You’ve likely heard that the most important aspect of real estate is “location, location, location.” If that’s true, then the second most important consideration may be size or square footage.

At its most basic, square footage tells you the size of a property. It can also determine whether you’ll be able to squeeze a king-size bed plus your home office into the primary bedroom, or accommodate your beloved baby grand piano in the family room.

Square footage also plays a major role in how a home that is for sale is priced. Getting square footage wrong when you are buying or selling can be a big headache and an expensive mistake. For instance, you don’t want to pay too much for a home that’s smaller than you thought it was.

Here, you’ll learn more about how square footage is correctly calculated.

Key Points

•   Accurate square footage measurement impacts home value, pricing, and property taxes.

•   Measure each room’s length and width, calculate square footage, and sum for total gross living area.

•   Include main living spaces; exclude garages, basements, outbuildings, and rooms below grade.

•   Verify square footage by checking city records or hiring a professional appraiser.

•   Consider condition, design, and location when buying a home, ensuring it fits your budget.

Why Measure Square Footage of a House?

Here are some reasons why you may need to know the square footage of a house:

•   When selling a house, square footage plays a big role in determining the asking price.
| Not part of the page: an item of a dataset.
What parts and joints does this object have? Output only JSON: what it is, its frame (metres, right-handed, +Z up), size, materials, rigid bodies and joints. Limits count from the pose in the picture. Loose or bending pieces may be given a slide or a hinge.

Real estate agents will look at comps in the neighborhood — houses of similar size and style — that have sold recently to help them gauge demand for this new listing and set a price.
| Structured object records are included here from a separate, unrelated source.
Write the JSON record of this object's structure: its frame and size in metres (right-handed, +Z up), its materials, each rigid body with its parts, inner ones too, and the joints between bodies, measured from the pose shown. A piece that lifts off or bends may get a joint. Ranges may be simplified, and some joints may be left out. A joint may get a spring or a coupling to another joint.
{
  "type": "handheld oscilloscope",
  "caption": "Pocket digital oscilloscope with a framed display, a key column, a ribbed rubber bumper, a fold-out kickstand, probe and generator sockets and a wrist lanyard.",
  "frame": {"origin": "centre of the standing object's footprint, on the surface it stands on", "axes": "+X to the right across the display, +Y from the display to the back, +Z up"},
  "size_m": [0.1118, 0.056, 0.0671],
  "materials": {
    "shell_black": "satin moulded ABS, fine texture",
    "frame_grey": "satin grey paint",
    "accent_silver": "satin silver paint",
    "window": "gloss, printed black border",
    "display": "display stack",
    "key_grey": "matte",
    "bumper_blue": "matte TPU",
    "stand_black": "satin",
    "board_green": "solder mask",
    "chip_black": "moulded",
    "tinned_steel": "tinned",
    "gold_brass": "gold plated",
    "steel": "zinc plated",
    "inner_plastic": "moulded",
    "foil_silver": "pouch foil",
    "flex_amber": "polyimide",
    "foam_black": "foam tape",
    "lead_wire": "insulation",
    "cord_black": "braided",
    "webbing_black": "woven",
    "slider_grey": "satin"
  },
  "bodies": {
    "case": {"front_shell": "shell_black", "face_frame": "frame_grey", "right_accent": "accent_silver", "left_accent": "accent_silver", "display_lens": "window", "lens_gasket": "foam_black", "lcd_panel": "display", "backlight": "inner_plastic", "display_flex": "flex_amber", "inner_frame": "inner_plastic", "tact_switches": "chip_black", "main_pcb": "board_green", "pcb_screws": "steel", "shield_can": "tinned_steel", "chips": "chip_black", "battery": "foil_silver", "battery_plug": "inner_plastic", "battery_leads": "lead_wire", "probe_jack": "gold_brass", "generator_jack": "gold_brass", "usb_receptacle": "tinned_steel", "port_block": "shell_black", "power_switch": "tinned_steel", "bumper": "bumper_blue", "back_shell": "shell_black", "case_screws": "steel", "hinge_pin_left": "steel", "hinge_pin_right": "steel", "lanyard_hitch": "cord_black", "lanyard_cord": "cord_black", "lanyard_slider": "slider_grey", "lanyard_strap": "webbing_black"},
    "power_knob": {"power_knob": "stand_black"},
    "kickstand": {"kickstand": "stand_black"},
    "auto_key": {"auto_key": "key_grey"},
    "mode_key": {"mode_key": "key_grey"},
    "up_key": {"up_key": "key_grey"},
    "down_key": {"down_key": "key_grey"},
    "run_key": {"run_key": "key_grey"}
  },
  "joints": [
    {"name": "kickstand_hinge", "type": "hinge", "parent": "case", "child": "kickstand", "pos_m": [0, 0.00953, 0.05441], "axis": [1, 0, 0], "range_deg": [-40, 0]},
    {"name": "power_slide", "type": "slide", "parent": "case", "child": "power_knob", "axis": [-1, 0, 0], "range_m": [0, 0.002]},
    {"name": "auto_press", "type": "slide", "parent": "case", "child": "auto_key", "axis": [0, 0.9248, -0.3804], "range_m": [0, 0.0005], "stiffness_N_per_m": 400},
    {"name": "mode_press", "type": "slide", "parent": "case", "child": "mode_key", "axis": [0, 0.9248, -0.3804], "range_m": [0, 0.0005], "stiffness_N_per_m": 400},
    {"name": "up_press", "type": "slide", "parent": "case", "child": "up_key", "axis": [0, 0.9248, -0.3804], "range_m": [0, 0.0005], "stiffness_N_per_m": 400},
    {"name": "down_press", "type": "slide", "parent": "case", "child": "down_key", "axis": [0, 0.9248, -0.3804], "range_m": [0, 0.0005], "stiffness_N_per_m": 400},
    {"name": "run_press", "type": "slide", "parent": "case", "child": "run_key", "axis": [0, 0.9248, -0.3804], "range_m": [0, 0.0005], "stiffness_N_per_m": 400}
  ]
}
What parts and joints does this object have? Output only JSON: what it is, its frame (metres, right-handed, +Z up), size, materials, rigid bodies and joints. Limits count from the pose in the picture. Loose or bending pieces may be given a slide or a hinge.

Square footage isn’t the only factor in pricing a home. An agent will also look at things like condition and building materials when determining value.
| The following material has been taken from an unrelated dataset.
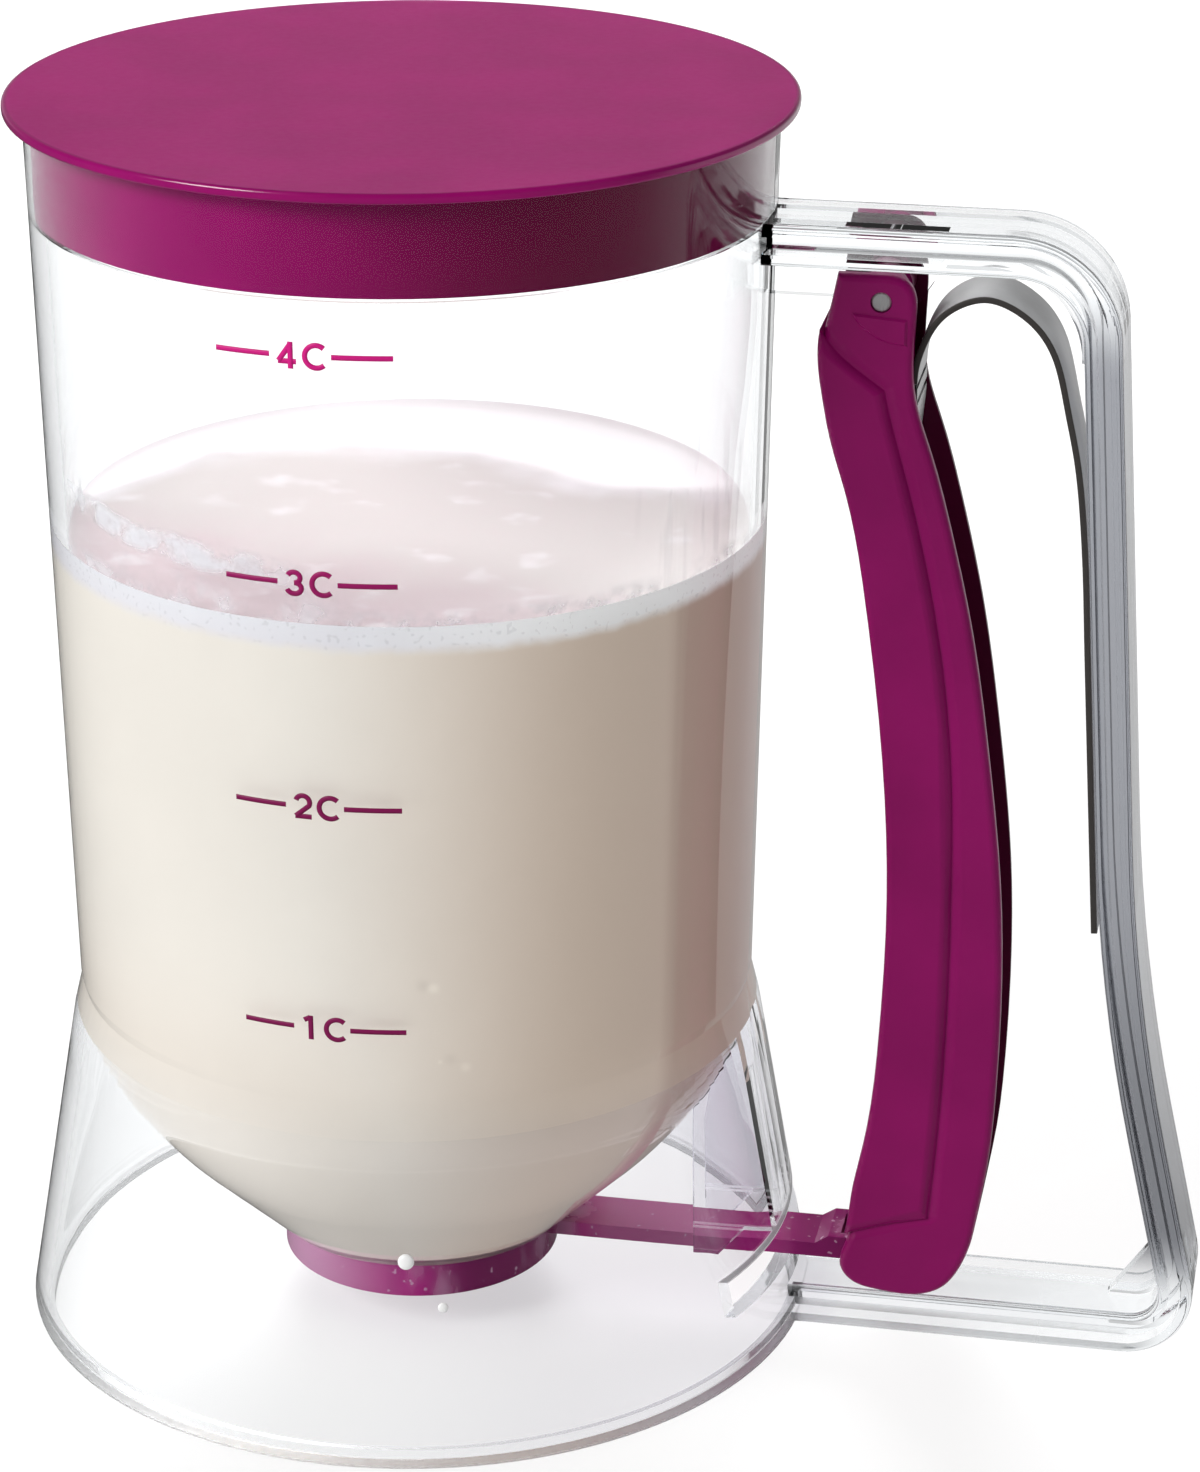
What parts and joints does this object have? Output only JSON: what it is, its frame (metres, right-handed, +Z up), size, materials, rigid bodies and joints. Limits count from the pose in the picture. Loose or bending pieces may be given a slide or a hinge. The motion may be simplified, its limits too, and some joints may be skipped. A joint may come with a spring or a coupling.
{
  "type": "batter dispenser",
  "caption": "Hand-held pancake batter dispenser: clear tapered hopper on a flared skirt, lift-off lid, loop handle, sprung trigger lever and sliding valve under the funnel.",
  "frame": {"origin": "centre of the skirt's foot ring, on the table and on the hopper's axis", "axes": "+Z up along the hopper's axis, +X towards the handle, +Y completes the right-handed frame; the handle, lever and valve lie in the XZ plane"},
  "size_m": [0.1747, 0.117, 0.182],
  "materials": {
    "clear_plastic": "clear, polished",
    "plum_plastic": "moulded, soft gloss",
    "plum_clear_plastic": "tinted, slightly clear",
    "pin_steel": "plain",
    "spring_steel": "rolled strip"
  },
  "bodies": {
    "container": {"hopper": "clear_plastic", "base_skirt": "clear_plastic", "handle_frame": "clear_plastic", "pivot_pin": "pin_steel", "return_spring": "spring_steel"},
    "trigger": {"trigger_lever": "plum_plastic"},
    "valve": {"valve_slide": "plum_clear_plastic"},
    "cover": {"lid": "plum_plastic"}
  },
  "joints": [
    {"name": "lever_pivot", "type": "hinge", "parent": "container", "child": "trigger", "pos_m": [0.0673, 0, 0.1579], "axis": [0, -1, 0], "range_deg": [0, 7.5], "stiffness_Nm_per_rad": 1.2, "springref_deg": -6.88, "deforming": ["return_spring"]},
    {"name": "valve_travel", "type": "slide", "parent": "container", "child": "valve", "axis": [1, 0, 0], "range_m": [0, 0.01905]},
    {"name": "lid_lift", "type": "slide", "parent": "container", "child": "cover", "axis": [0, 0, 1], "range_m": [0, 0.05]}
  ],
  "couplings": [
    {"joint": "valve_travel", "follows": "lever_pivot", "m_per_rad": 0.1455}
  ]
}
•   For those who are buying a home, square footage will play a big part in the price. It’s important that buyers verify that the listed square footage is correct so they know they are getting the space they’re paying for.

When you’re getting a mortgage, the lender will need to verify square footage as well, to make sure the house is worth the price the buyer and seller have settled on.

Lenders send an appraiser to do a home appraisal. This looks at the house to spot anything else that will adversely affect the value of the home, such as cracked walls, a leaky foundation, or a roof that needs repair.

If a lender’s appraiser finds discrepancies in square footage, there may be issues with a mortgage loan going through. Lenders may be unwilling to underwrite a loan for a house they think is overvalued for its size.

To save time, buyers should consider doing their due diligence and measure square footage before putting in an offer. Because the size of a house helps determine its value, it also influences property tax assessments.

•   You may also need to know the square footage if you want to dispute a high tax assessment or apply for permits to add on to your house.

Homeowners who think their property is overvalued for tax purposes can dispute the assessment. Confirming square footage is a good place to start. If a home is actually smaller than the recorded size, that may put a homeowner in a favorable position to have their property taxes reduced.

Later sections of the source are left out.